#### [Problem]
Repeat the listing in full, exactly as it stands.

----------------------------------------

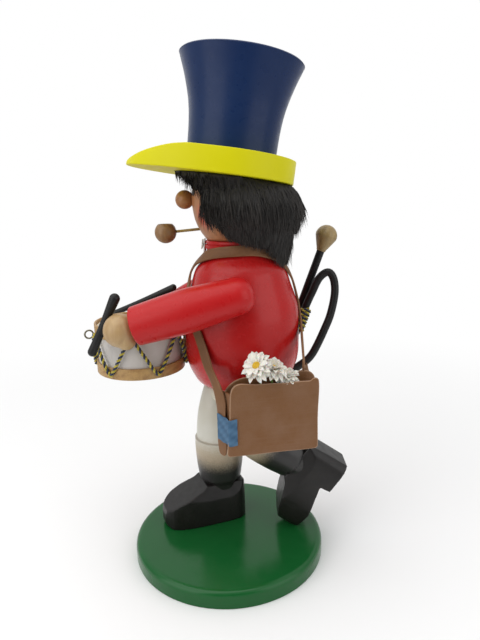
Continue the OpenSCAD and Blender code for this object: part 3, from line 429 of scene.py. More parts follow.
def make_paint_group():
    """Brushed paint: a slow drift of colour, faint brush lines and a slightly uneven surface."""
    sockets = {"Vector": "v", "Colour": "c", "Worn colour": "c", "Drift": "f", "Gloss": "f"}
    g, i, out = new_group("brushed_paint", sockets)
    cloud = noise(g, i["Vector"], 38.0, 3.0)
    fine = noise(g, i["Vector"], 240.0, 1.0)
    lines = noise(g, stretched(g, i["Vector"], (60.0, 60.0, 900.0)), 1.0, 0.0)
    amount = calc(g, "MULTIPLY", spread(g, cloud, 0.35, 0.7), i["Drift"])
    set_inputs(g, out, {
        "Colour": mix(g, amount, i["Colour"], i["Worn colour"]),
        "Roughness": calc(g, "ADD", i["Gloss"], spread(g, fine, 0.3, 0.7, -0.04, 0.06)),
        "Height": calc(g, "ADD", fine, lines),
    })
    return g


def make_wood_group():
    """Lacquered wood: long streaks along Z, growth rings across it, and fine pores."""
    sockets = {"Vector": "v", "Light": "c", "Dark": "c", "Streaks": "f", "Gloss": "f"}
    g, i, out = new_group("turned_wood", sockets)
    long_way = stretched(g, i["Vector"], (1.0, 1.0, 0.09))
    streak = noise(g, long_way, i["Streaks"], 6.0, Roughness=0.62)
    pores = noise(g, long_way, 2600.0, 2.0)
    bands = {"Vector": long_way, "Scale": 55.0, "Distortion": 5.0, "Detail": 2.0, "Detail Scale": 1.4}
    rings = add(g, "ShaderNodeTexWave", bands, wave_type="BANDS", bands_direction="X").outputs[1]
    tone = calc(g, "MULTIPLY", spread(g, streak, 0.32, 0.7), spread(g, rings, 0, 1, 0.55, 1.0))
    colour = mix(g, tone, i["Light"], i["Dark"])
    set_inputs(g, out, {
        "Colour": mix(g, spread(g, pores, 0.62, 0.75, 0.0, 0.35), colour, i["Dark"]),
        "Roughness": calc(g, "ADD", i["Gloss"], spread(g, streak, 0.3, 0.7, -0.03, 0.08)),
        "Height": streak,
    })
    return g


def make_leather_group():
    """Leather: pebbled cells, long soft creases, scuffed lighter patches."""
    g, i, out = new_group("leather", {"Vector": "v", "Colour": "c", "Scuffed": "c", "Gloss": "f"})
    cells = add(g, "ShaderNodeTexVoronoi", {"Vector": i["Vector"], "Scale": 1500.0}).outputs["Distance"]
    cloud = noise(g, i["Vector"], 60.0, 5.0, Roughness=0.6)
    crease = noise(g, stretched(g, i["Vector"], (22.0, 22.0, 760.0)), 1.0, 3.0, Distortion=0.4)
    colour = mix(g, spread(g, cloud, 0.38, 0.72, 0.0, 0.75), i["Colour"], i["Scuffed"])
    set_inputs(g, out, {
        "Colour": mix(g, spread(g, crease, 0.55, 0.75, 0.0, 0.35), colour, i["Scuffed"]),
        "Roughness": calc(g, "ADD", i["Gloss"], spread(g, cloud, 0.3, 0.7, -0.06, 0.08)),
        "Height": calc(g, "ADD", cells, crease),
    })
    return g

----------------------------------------

#### [Reply to the exercise]
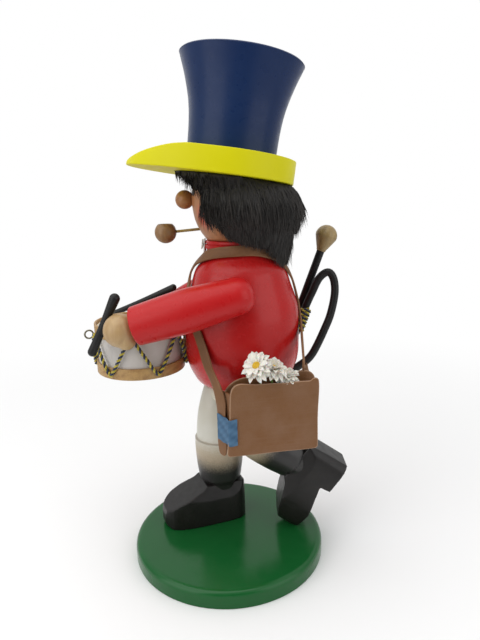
Continue the OpenSCAD and Blender code for this object: part 3, from line 429 of scene.py. More parts follow.
def make_paint_group():
    """Brushed paint: a slow drift of colour, faint brush lines and a slightly uneven surface."""
    sockets = {"Vector": "v", "Colour": "c", "Worn colour": "c", "Drift": "f", "Gloss": "f"}
    g, i, out = new_group("brushed_paint", sockets)
    cloud = noise(g, i["Vector"], 38.0, 3.0)
    fine = noise(g, i["Vector"], 240.0, 1.0)
    lines = noise(g, stretched(g, i["Vector"], (60.0, 60.0, 900.0)), 1.0, 0.0)
    amount = calc(g, "MULTIPLY", spread(g, cloud, 0.35, 0.7), i["Drift"])
    set_inputs(g, out, {
        "Colour": mix(g, amount, i["Colour"], i["Worn colour"]),
        "Roughness": calc(g, "ADD", i["Gloss"], spread(g, fine, 0.3, 0.7, -0.04, 0.06)),
        "Height": calc(g, "ADD", fine, lines),
    })
    return g


def make_wood_group():
    """Lacquered wood: long streaks along Z, growth rings across it, and fine pores."""
    sockets = {"Vector": "v", "Light": "c", "Dark": "c", "Streaks": "f", "Gloss": "f"}
    g, i, out = new_group("turned_wood", sockets)
    long_way = stretched(g, i["Vector"], (1.0, 1.0, 0.09))
    streak = noise(g, long_way, i["Streaks"], 6.0, Roughness=0.62)
    pores = noise(g, long_way, 2600.0, 2.0)
    bands = {"Vector": long_way, "Scale": 55.0, "Distortion": 5.0, "Detail": 2.0, "Detail Scale": 1.4}
    rings = add(g, "ShaderNodeTexWave", bands, wave_type="BANDS", bands_direction="X").outputs[1]
    tone = calc(g, "MULTIPLY", spread(g, streak, 0.32, 0.7), spread(g, rings, 0, 1, 0.55, 1.0))
    colour = mix(g, tone, i["Light"], i["Dark"])
    set_inputs(g, out, {
        "Colour": mix(g, spread(g, pores, 0.62, 0.75, 0.0, 0.35), colour, i["Dark"]),
        "Roughness": calc(g, "ADD", i["Gloss"], spread(g, streak, 0.3, 0.7, -0.03, 0.08)),
        "Height": streak,
    })
    return g


def make_leather_group():
    """Leather: pebbled cells, long soft creases, scuffed lighter patches."""
    g, i, out = new_group("leather", {"Vector": "v", "Colour": "c", "Scuffed": "c", "Gloss": "f"})
    cells = add(g, "ShaderNodeTexVoronoi", {"Vector": i["Vector"], "Scale": 1500.0}).outputs["Distance"]
    cloud = noise(g, i["Vector"], 60.0, 5.0, Roughness=0.6)
    crease = noise(g, stretched(g, i["Vector"], (22.0, 22.0, 760.0)), 1.0, 3.0, Distortion=0.4)
    colour = mix(g, spread(g, cloud, 0.38, 0.72, 0.0, 0.75), i["Colour"], i["Scuffed"])
    set_inputs(g, out, {
        "Colour": mix(g, spread(g, crease, 0.55, 0.75, 0.0, 0.35), colour, i["Scuffed"]),
        "Roughness": calc(g, "ADD", i["Gloss"], spread(g, cloud, 0.3, 0.7, -0.06, 0.08)),
        "Height": calc(g, "ADD", cells, crease),
    })
    return g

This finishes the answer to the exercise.